Não se pode atribuir o desastre deste ano a um ajuste fiscal apenas ensaiado e logo entravado pela resistência política. O Brasil paga ainda a conta da esbórnia e da alegre incompetência do mandato anterior. Este deveria ser o tempo do reencontro com a seriedade, mas isso dependeria da sensatez, da convicção e da firmeza política da presidente.
Sem esses predicados, incapaz de preservar até o apoio dos companheiros de partido, acuada pela crise política e pressionada pelo avanço da Operação Lava Jato, a presidente acabou delegando a ação política ao vice Michel Temer e a vários ministros. Parte do trabalho sobrou para o ministro da Fazenda, pouco preparado para negociar com parlamentares hostis, essencialmente fisiológicos e obviamente dispostos a lucrar com cada fraqueza do Executivo.

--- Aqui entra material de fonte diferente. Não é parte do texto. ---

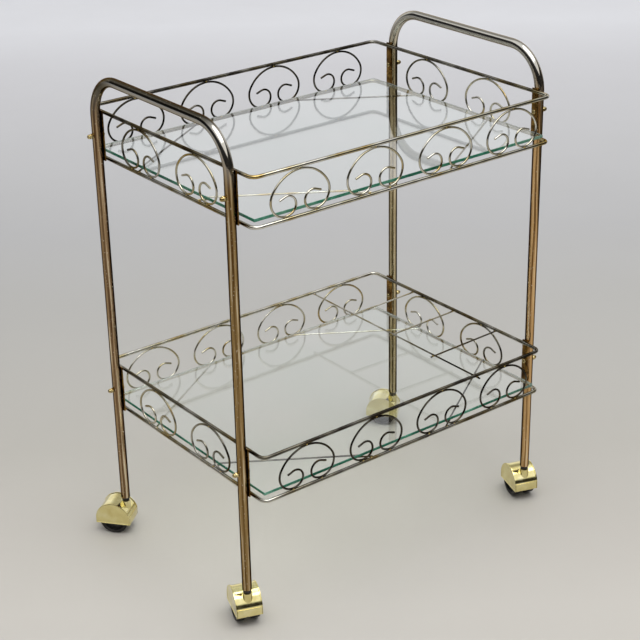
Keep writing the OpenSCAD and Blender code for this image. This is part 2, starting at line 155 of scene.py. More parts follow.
class ScrollSettings(bpy.types.PropertyGroup):
    """The scrollwork galleries."""
    wire_radius: length("Wire radius", "Radius of the scroll wire", 1.75)
    arch: length("Arch radius", "Centre-line radius of the arch", 59)
    shoulder: length("Shoulder radius", "Centre-line radius of the shoulders", 26)
    curl: length("Curl radius", "Centre-line radius of the curls", 15)
    curl_start: angle("Curl start", "Angle where the shoulder tightens", 118)
    curl_end: angle("Curl end", "Angle where the curl runs into its tail", 290)
    tail: length("Tail", "Length of the straight tail", 10.4)
    long_count: whole("Scrolls on a long side", "Scrolls along a long side", 4)
    long_inset: length("Long inset", "From a corner to the first scroll's middle", 85)
    side_count: whole("Scrolls on a short side", "Scrolls along a short side", 2)
    side_pitch: length("Side pitch", "Between the scrolls on a short side", 157)


class CasterSettings(bpy.types.PropertyGroup):
    """The hooded casters."""
    wheel_radius: length("Wheel radius", "Radius of a wheel", 26)
    wheel_width: length("Wheel width", "Width of a wheel's tread and hub", 14)
    wheel_out: length("Wheel out", "From the stem's plane to a wheel's middle", 12.9)
    trail: length("Trail", "How far the axle trails the stem", 19)
    hood_width: length("Hood width", "Width over the side plates", 45)
    crown_back: length("Crown back", "From the stem back to the hood's highest line", 21)
    hood_back: length("Hood back", "From the stem to the hood's back", 51)
    hood_front: length("Hood front", "From the stem to the hood's front band", 12.2)
    front_radius: length("Front radius", "Radius of the arc from the crown down to the band", 34.4)
    band_height: length("Band height", "Height of the band across the hood's front", 15.2)
    brass: tone("Polished brass", "Colour of the hoods", "ebdfa0")


class StageSettings(bpy.types.PropertyGroup):
    """Camera, floor and light."""
    azimuth: angle("Azimuth", "Camera's angle round the trolley, 0 looks along +Y", -37.41)
    elevation: angle("Elevation", "Camera's angle above the horizon", 24.94)
    roll: angle("Roll", "Camera's tilt about its own axis", -1.13)
    distance: length("Distance", "Camera to target", 2816.6)
    target: FloatVectorProperty(name="Target", description="Point the camera looks at",
                                default=(-0.0063, 0.0047, 0.3890), subtype="XYZ")
    lens: FloatProperty(name="Lens", description="Focal length, mm on a 36 mm frame", default=91.28)
    floor: tone("Floor", "Colour of the floor", "c1bdb6")


# ---- small helpers

def linear(code):
    """Linear RGBA of an sRGB hex colour."""
    parts = [int(code[i:i + 2], 16) / 255 for i in (0, 2, 4)]
    return tuple(c / 12.92 if c <= 0.04045 else ((c + 0.055) / 1.055) ** 2.4 for c in parts) + (1.0,)


def add(tree, kind, settings=None, **links):
    """Adds a node. Settings are its own values; links are plain values, sockets or nodes, by input
    name. A node stands for its first output."""
    node = tree.nodes.new(kind)
    for key, value in (settings or {}).items():
        setattr(node, key, value)
    for key, value in links.items():
        name = key.replace("_", " ")
        socket = node.inputs[int(name[3:])] if name.startswith("at ") else next(
            s for s in node.inputs if s.name.lower() == name.lower() and s.enabled)
        if isinstance(value, bpy.types.Node):
            value = value.outputs[0]
        if isinstance(value, bpy.types.NodeSocket):
            tree.links.new(value, socket)
        else:
            socket.default_value = value
    return node


def placed(name, data):
    """A new object of that name in the scene."""
    obj = bpy.data.objects.new(name, data)
    bpy.context.scene.collection.objects.link(obj)
    return obj


def finish_piece(obj, slot, *replaced, body=ROOT):
    """Hands a finished piece to the frame, and hides the parts it replaces."""
    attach(obj, body)
    if replaced:
        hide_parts(*replaced)


def dressed(name, mesh, finishes, slot, node, body=ROOT):
    """Puts a finished mesh into the scene under its name, with its materials."""
    mesh.name = name
    for finish in finishes:
        mesh.materials.append(FINISHES[finish])
    finish_piece(placed(name, mesh), slot, node, body=body)


def mesh_of(name, points, edges=(), faces=()):
    mesh = bpy.data.meshes.new(name)
    mesh.from_pydata([tuple(p) for p in points], [tuple(e) for e in edges], [tuple(f) for f in faces])
    return mesh


def smooth(mesh, degrees):
    """Smooth faces, with edges sharper than the angle left crisp."""
    mesh.polygons.foreach_set("use_smooth", [True] * len(mesh.polygons))
    mesh.set_sharp_from_angle(angle=math.radians(degrees))
    return mesh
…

Todas as medidas de ajuste votadas até agora em alguma Casa do Congresso foram desfiguradas. O reforço de receita buscado com a redução ou eliminação de benefícios fiscais foi muito reduzido. Enquanto isso, a insegurança crescente de consumidores e empresários agravou a recessão. Resultado: a arrecadação federal de janeiro a julho, R$ 712,07 bilhões, foi 2,91% inferior à de um ano antes, descontada a inflação, e a mais baixa em cinco anos. Há várias semanas o governo reduziu de 1,1% para apenas 0,15% do PIB a meta de superávit primário deste ano. Mas até esse modesto resultado é agora considerado muito incerto.
Políticas de ajuste, sempre penosas, só funcionam quando sustentadas por um chefe de governo sério, firme e politicamente respeitado. Só dão resultado quando seguem um roteiro bem determinado, com poucos desvios. Nenhuma dessas condições ocorre hoje no Brasil. Já nem se trata de decidir se a política proposta pelo ministro Levy, o Teodoro Madureira desta história, é a mais correta. Antes disso é preciso saber se haverá alguma política e se o encarregado de conduzi-la será o farmacêutico metódico e prosaico – ou se o fantasma de Vadinho continuará presente. Dona Flor será capaz de responder?